Пастухов качнул головой на Аночку. Напряженная, но поборовшая свое волнение, она слушала, опустив тяжелые веки, и то притрагивалась к положенной ей, как младшей, Алешиной костяной вилочке, то ровно вытягивала пальцы на скатерти.
– Нет ничего ответственнее, чем совращение в искусство, - сказал Пастухов недовольно.
– Ты увлекаешь за собой юношей и девушек. Но ведь ты знаешь, что это за дорога? Ты рисуешь ее яркой и заманчивой. Но разве тебе известно, каким будет искусство? Во что оно превратится под давлением всех твоих и всяческих фантасмагорий? Может быть, оно будет великой печалью для каждого, кого тебе удастся соблазнить? Я распространил бы закон о совращении малолетних на всех, кто совращает молодежь в искусство, кто...
– Так нельзя строить будущее!
– оборвал его Егор Павлович.
– С такими мыслями нельзя стремиться к лучшему, понимаешь ты или нет?
– Никоим образом нельзя!
– вдруг подтвердил Арсений Романович и с силой наклонился вперед, точно собираясь подняться, но тут же снова занял прежнее место и притих.

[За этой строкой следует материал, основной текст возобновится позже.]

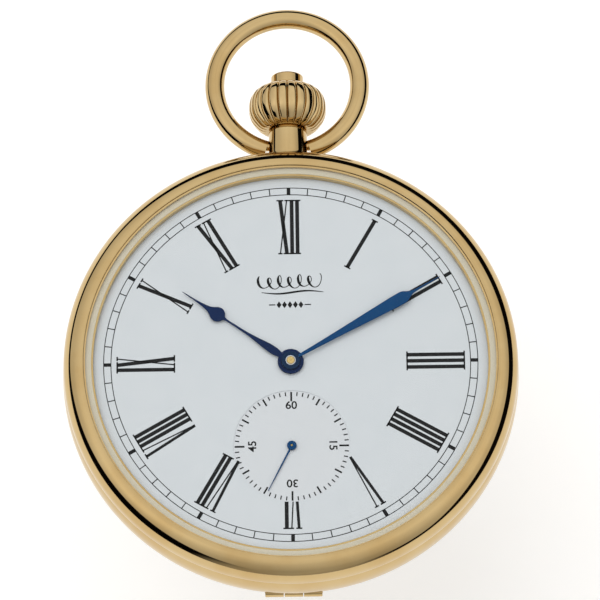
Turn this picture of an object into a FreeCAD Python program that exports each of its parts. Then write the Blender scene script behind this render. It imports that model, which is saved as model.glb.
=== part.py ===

Тогда Аночка взглянула на Пастухова.
– Почему вы говорите о каком-то совращении? Я не знаю, чем будет со временем искусство. Но сейчас - это часть жизни. Я живу. Я свободно выбираю дело, которому хочу себя отдать. Если у меня найдутся силы, я буду на месте. Ошибиться можно всюду. В прошлом году моя подруга поступила на зубоврачебные курсы. Ее повели в анатомический театр смотреть, как у трупов вырывают зубы. Она упала в обморок и больше на курсы не пошла, а стала учиться пению. Если у меня будут обмороки на сцене, я уйду и попробую работать в анатомическом театре. Я хочу жить так, как хочу. Уверяю вас, меня никто не совращает.
– Очень хорошо, - неожиданно ласково сказал Александр Владимирович. К сожалению, так гладко получается только в формальной логике. Вы проходили? Искусство - часть жизни, я живу, я свободна, стало быть... и прочее. Но нигде с такой легкостью, как в искусстве, люди не делаются глубоко несчастными. Для этого надо немного: вы честолюбивы, честолюбие не удовлетворено - вот вы и несчастны. Совсем излишне падать в обмороки.
– А мое честолюбие будет удовлетворено, - убежденно и просто сказала Аночка и совсем по-ребячьи сначала вздернула голову, а потом, будто опомнившись, понурилась и скромненько пригладила свой вихор. Ее веселому движению все засмеялись, и она сама улыбнулась, уже смущенно.